Dans ces conditions, il y a lieu de rejeter la demande d’arrêt de l’exécution provisoire jusqu’à ce que la cour d’appel de Paris ait statué sur les mérites de l’appel présentée par M. [B].
Il n’y a pas lieu non plus d’ordonner la consignation de la somme objet de la condamnation pécuniaire de première instance auprès d’un tiers dès lors que la somme de 140 000 euros a déjà été versée soit les trois quart de la somme effectivement due et qu’il n’est pas démontré l’existence d’un risque de non remboursement de cette somme par M. [K] en cas d’infirmation de la décision de première instance. Il n’y a pas lieu non plus d’ordonner que M. [K] constitue des garanties bancaires pour justifier de sa solvabilité dans la mesure où il n’est à ce jour débiteur d’aucune somme d’argent à l’égard de M. [B].
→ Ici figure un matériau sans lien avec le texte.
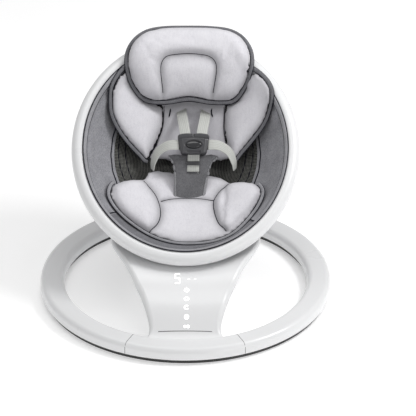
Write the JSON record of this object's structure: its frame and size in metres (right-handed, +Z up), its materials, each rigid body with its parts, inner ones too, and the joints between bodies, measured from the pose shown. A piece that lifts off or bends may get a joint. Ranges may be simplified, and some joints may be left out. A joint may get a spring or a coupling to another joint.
{
  "type": "baby swing",
  "caption": "Floor-standing baby swing: oval padded seat with harness on a stem, swaying side to side above a round floor ring.",
  "frame": {"origin": "centre of the floor ring, on the floor", "axes": "-Y is the front (feet end and touch panel), +Y the head end, +X the right seen from the front, +Z up"},
  "size_m": [0.66, 0.6785, 0.5029],
  "materials": {
    "white_shell": "satin",
    "inner_plastic": "matte",
    "foot_rubber": "matte",
    "steel": "brushed",
    "cast_alloy": "cast",
    "bronze": "machined",
    "copper_wire": "wound wire",
    "magnet": "plated",
    "circuit_board": "satin",
    "light_guide": "translucent",
    "dark_plastic": "matte",
    "pale_plastic": "satin",
    "grey_fabric": "woven",
    "plush": "plush",
    "webbing": "woven",
    "dark_fabric": "woven"
  },
  "bodies": {
    "base": {"base_front_hub": "white_shell", "base_tube_left": "white_shell", "base_tube_right": "white_shell", "rear_joint_spigot": "inner_plastic", "hub_spigot_left": "inner_plastic", "hub_spigot_right": "inner_plastic", "foot_ring": "foot_rubber", "base_screws": "steel", "stem_top_cover": "white_shell", "cover_screws": "steel", "housing_screws": "steel", "board_screws": "steel", "bearing_housing": "cast_alloy", "bearing_lower": "bronze", "bearing_upper": "bronze", "drive_coil": "copper_wire", "coil_holder": "inner_plastic", "control_board": "circuit_board", "touch_board": "circuit_board", "light_guide": "light_guide", "loudspeaker": "dark_plastic", "dc_inlet": "dark_plastic"},
    "seat": {"swing_shaft": "steel", "shaft_circlip": "steel", "magnet_lever": "steel", "drive_magnet": "magnet", "seat_saddle": "steel", "saddle_screws": "steel", "hoop_frame": "steel", "hoop_cover_left": "white_shell", "hoop_cover_right": "white_shell", "sling_rim": "grey_fabric", "seat_sling": "grey_fabric", "insert_back": "plush", "insert_seat": "plush", "head_pillow": "plush", "shoulder_strap_left": "webbing", "shoulder_strap_right": "webbing", "waist_strap_left": "webbing", "waist_strap_right": "webbing", "crotch_webbing": "webbing", "crotch_slider": "pale_plastic", "crotch_pad": "dark_fabric", "buckle_body": "dark_plastic", "button_spring": "steel"},
    "button": {"buckle_button": "dark_plastic"},
    "tongue_left": {"tongue_left": "dark_plastic"},
    "tongue_right": {"tongue_right": "dark_plastic"}
  },
  "joints": [
    {"name": "seat_sway", "type": "hinge", "parent": "base", "child": "seat", "pos_m": [0, -0.072, 0.1256], "axis": [0, 0.309, 0.9511], "range_deg": [-12, 12]},
    {"name": "buckle_press", "type": "slide", "parent": "seat", "child": "button", "axis": [0, 0.682, -0.7314], "range_m": [0, 0.0035], "stiffness_N_per_m": 400, "springref_m": -0.002, "deforming": ["button_spring"]},
    {"name": "tongue_left_pull", "type": "slide", "parent": "seat", "child": "tongue_left", "axis": [-1, 0, 0], "range_m": [0, 0.03], "deforming": ["waist_strap_left"]},
    {"name": "tongue_right_pull", "type": "slide", "parent": "seat", "child": "tongue_right", "axis": [1, 0, 0], "range_m": [0, 0.03], "deforming": ["waist_strap_right"]}
  ]
}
Il serait inéquitable de laisser à la charge de M. [K] ses frais irrépétibles non compris et une somme de 2 000 euros lui sera allouée sur le fondement de l’article 700 du code de procédure civile.
Les dépens seront laissés à la charge de M. [B].
PAR CES MOTIFS,
Déclarons recevable la demande présentée par M. [B] sur le fondement de l’article 514-3 du code de procédure civile ;
Rejetons la demande d’arrêt de l’exécution provisoire présentée par M. [B] ainsi que la demande subsidiaire de consigner les sommes dues auprès d’un tiers détenteur et très subsidiaire de constitution de garantie bancaire de la part de M. [K] ;
Rejetons la demande présentée par M. [B] de réserver les condamnations sur le fondement de l’article 700 du code de procédure civile et au paiement des dépens ;
Condamnons M. [B] à payer à M. [K] une somme de 2 000 euros sur le fondement de l’article 700 du code de procédure civile ;
Laissons à M. [B] la charge des dépens de l’instance.
ORDONNANCE rendue par M. Jean-Paul BESSON, Premier Président de chambre, assisté de Mme Cécilie MARTEL, greffière présente lors de la mise à disposition au greffe de la Cour, les parties en ayant été préalablement avisées dans les conditions prévues au deuxième alinéa de l’article 450 du code de procédure civile.